◆ Material provided ◆
::::

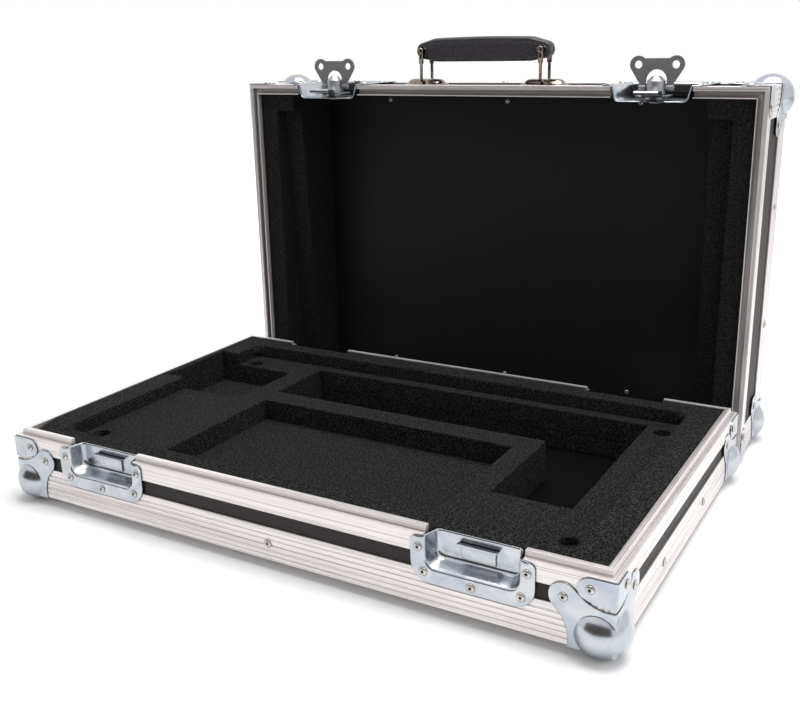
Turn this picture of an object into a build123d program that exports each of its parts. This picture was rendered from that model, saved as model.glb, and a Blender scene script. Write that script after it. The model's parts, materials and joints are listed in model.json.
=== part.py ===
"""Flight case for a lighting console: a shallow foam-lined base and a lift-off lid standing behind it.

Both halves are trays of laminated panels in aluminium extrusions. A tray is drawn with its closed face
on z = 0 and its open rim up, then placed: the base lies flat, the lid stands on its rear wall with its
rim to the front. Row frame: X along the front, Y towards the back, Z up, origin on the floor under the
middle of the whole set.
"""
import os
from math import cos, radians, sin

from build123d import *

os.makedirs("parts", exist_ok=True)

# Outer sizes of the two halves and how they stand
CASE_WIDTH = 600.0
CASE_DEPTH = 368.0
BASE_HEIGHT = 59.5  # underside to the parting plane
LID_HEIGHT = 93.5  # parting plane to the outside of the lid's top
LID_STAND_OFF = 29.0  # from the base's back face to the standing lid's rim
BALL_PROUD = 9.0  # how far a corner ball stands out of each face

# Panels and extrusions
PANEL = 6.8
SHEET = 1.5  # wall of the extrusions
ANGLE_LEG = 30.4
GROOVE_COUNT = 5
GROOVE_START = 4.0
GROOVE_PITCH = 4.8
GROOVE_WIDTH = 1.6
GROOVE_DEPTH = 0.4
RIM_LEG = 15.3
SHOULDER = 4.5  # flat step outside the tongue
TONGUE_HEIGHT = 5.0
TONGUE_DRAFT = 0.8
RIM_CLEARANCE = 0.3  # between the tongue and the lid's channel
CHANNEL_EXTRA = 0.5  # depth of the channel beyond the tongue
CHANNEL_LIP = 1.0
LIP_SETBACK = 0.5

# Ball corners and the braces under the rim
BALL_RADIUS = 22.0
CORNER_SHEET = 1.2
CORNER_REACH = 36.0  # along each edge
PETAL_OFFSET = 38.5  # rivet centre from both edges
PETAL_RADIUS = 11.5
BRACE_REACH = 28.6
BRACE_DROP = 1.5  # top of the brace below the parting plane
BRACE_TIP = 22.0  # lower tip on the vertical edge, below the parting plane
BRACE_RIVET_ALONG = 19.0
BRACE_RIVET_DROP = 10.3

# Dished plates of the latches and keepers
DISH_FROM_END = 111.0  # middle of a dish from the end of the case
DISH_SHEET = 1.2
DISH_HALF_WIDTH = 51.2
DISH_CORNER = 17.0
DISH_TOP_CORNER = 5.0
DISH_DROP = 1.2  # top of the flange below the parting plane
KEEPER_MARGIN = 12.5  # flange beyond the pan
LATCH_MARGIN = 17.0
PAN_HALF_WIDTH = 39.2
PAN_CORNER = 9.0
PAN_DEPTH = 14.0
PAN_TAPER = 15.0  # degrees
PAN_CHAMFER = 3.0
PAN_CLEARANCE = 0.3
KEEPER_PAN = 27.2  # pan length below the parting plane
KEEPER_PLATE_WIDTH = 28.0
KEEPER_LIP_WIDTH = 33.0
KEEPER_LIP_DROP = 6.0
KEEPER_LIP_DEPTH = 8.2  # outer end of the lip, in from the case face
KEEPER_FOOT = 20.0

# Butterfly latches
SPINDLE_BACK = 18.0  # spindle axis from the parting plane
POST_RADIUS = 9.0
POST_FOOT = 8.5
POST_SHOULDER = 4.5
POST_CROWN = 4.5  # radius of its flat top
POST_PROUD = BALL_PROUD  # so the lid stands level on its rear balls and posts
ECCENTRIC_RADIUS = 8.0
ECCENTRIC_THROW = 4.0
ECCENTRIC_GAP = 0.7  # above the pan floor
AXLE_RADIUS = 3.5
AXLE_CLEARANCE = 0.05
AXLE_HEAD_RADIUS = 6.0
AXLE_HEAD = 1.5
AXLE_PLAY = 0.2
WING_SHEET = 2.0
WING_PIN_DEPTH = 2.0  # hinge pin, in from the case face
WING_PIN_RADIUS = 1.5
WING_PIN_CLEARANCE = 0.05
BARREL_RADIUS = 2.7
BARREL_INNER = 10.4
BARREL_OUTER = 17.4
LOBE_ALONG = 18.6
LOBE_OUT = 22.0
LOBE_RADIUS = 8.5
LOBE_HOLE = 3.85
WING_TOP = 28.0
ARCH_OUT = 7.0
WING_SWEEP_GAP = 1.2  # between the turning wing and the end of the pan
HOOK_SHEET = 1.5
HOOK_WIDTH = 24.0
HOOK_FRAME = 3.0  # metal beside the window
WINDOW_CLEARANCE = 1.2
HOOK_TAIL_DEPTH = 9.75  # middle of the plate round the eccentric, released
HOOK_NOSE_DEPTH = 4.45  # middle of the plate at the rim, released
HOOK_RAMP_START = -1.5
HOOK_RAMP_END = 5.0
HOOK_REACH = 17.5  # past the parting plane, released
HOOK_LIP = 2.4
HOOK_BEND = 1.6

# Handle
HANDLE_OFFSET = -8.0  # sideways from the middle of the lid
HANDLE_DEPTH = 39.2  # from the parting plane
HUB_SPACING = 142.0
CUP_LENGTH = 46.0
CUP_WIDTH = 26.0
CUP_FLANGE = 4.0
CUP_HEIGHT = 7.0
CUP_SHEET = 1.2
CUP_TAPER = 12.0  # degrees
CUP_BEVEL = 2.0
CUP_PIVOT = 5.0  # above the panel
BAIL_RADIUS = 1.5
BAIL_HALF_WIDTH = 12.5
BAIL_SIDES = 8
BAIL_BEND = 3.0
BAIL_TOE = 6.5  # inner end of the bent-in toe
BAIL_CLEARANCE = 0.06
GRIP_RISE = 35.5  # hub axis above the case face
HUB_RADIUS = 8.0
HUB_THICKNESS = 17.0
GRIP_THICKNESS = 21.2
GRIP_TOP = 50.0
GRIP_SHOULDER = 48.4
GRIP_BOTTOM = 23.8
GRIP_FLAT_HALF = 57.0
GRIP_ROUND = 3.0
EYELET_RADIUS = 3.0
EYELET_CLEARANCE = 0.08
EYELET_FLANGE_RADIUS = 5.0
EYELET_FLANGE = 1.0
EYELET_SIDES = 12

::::

◆ To be done ◆
Repeat every line of the material exactly as given.

◆ Solution for this exercise ◆
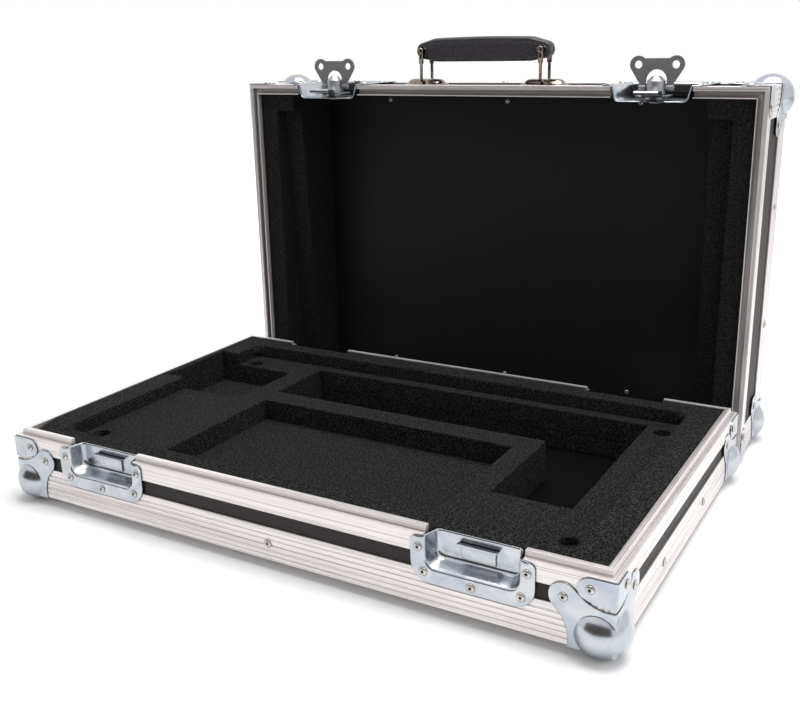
Turn this picture of an object into a build123d program that exports each of its parts. This picture was rendered from that model, saved as model.glb, and a Blender scene script. Write that script after it. The model's parts, materials and joints are listed in model.json.
=== part.py ===
"""Flight case for a lighting console: a shallow foam-lined base and a lift-off lid standing behind it.

Both halves are trays of laminated panels in aluminium extrusions. A tray is drawn with its closed face
on z = 0 and its open rim up, then placed: the base lies flat, the lid stands on its rear wall with its
rim to the front. Row frame: X along the front, Y towards the back, Z up, origin on the floor under the
middle of the whole set.
"""
import os
from math import cos, radians, sin

from build123d import *

os.makedirs("parts", exist_ok=True)

# Outer sizes of the two halves and how they stand
CASE_WIDTH = 600.0
CASE_DEPTH = 368.0
BASE_HEIGHT = 59.5  # underside to the parting plane
LID_HEIGHT = 93.5  # parting plane to the outside of the lid's top
LID_STAND_OFF = 29.0  # from the base's back face to the standing lid's rim
BALL_PROUD = 9.0  # how far a corner ball stands out of each face

# Panels and extrusions
PANEL = 6.8
SHEET = 1.5  # wall of the extrusions
ANGLE_LEG = 30.4
GROOVE_COUNT = 5
GROOVE_START = 4.0
GROOVE_PITCH = 4.8
GROOVE_WIDTH = 1.6
GROOVE_DEPTH = 0.4
RIM_LEG = 15.3
SHOULDER = 4.5  # flat step outside the tongue
TONGUE_HEIGHT = 5.0
TONGUE_DRAFT = 0.8
RIM_CLEARANCE = 0.3  # between the tongue and the lid's channel
CHANNEL_EXTRA = 0.5  # depth of the channel beyond the tongue
CHANNEL_LIP = 1.0
LIP_SETBACK = 0.5

# Ball corners and the braces under the rim
BALL_RADIUS = 22.0
CORNER_SHEET = 1.2
CORNER_REACH = 36.0  # along each edge
PETAL_OFFSET = 38.5  # rivet centre from both edges
PETAL_RADIUS = 11.5
BRACE_REACH = 28.6
BRACE_DROP = 1.5  # top of the brace below the parting plane
BRACE_TIP = 22.0  # lower tip on the vertical edge, below the parting plane
BRACE_RIVET_ALONG = 19.0
BRACE_RIVET_DROP = 10.3

# Dished plates of the latches and keepers
DISH_FROM_END = 111.0  # middle of a dish from the end of the case
DISH_SHEET = 1.2
DISH_HALF_WIDTH = 51.2
DISH_CORNER = 17.0
DISH_TOP_CORNER = 5.0
DISH_DROP = 1.2  # top of the flange below the parting plane
KEEPER_MARGIN = 12.5  # flange beyond the pan
LATCH_MARGIN = 17.0
PAN_HALF_WIDTH = 39.2
PAN_CORNER = 9.0
PAN_DEPTH = 14.0
PAN_TAPER = 15.0  # degrees
PAN_CHAMFER = 3.0
PAN_CLEARANCE = 0.3
KEEPER_PAN = 27.2  # pan length below the parting plane
KEEPER_PLATE_WIDTH = 28.0
KEEPER_LIP_WIDTH = 33.0
KEEPER_LIP_DROP = 6.0
KEEPER_LIP_DEPTH = 8.2  # outer end of the lip, in from the case face
KEEPER_FOOT = 20.0

# Butterfly latches
SPINDLE_BACK = 18.0  # spindle axis from the parting plane
POST_RADIUS = 9.0
POST_FOOT = 8.5
POST_SHOULDER = 4.5
POST_CROWN = 4.5  # radius of its flat top
POST_PROUD = BALL_PROUD  # so the lid stands level on its rear balls and posts
ECCENTRIC_RADIUS = 8.0
ECCENTRIC_THROW = 4.0
ECCENTRIC_GAP = 0.7  # above the pan floor
AXLE_RADIUS = 3.5
AXLE_CLEARANCE = 0.05
AXLE_HEAD_RADIUS = 6.0
AXLE_HEAD = 1.5
AXLE_PLAY = 0.2
WING_SHEET = 2.0
WING_PIN_DEPTH = 2.0  # hinge pin, in from the case face
WING_PIN_RADIUS = 1.5
WING_PIN_CLEARANCE = 0.05
BARREL_RADIUS = 2.7
BARREL_INNER = 10.4
BARREL_OUTER = 17.4
LOBE_ALONG = 18.6
LOBE_OUT = 22.0
LOBE_RADIUS = 8.5
LOBE_HOLE = 3.85
WING_TOP = 28.0
ARCH_OUT = 7.0
WING_SWEEP_GAP = 1.2  # between the turning wing and the end of the pan
HOOK_SHEET = 1.5
HOOK_WIDTH = 24.0
HOOK_FRAME = 3.0  # metal beside the window
WINDOW_CLEARANCE = 1.2
HOOK_TAIL_DEPTH = 9.75  # middle of the plate round the eccentric, released
HOOK_NOSE_DEPTH = 4.45  # middle of the plate at the rim, released
HOOK_RAMP_START = -1.5
HOOK_RAMP_END = 5.0
HOOK_REACH = 17.5  # past the parting plane, released
HOOK_LIP = 2.4
HOOK_BEND = 1.6

# Handle
HANDLE_OFFSET = -8.0  # sideways from the middle of the lid
HANDLE_DEPTH = 39.2  # from the parting plane
HUB_SPACING = 142.0
CUP_LENGTH = 46.0
CUP_WIDTH = 26.0
CUP_FLANGE = 4.0
CUP_HEIGHT = 7.0
CUP_SHEET = 1.2
CUP_TAPER = 12.0  # degrees
CUP_BEVEL = 2.0
CUP_PIVOT = 5.0  # above the panel
BAIL_RADIUS = 1.5
BAIL_HALF_WIDTH = 12.5
BAIL_SIDES = 8
BAIL_BEND = 3.0
BAIL_TOE = 6.5  # inner end of the bent-in toe
BAIL_CLEARANCE = 0.06
GRIP_RISE = 35.5  # hub axis above the case face
HUB_RADIUS = 8.0
HUB_THICKNESS = 17.0
GRIP_THICKNESS = 21.2
GRIP_TOP = 50.0
GRIP_SHOULDER = 48.4
GRIP_BOTTOM = 23.8
GRIP_FLAT_HALF = 57.0
GRIP_ROUND = 3.0
EYELET_RADIUS = 3.0
EYELET_CLEARANCE = 0.08
EYELET_FLANGE_RADIUS = 5.0
EYELET_FLANGE = 1.0
EYELET_SIDES = 12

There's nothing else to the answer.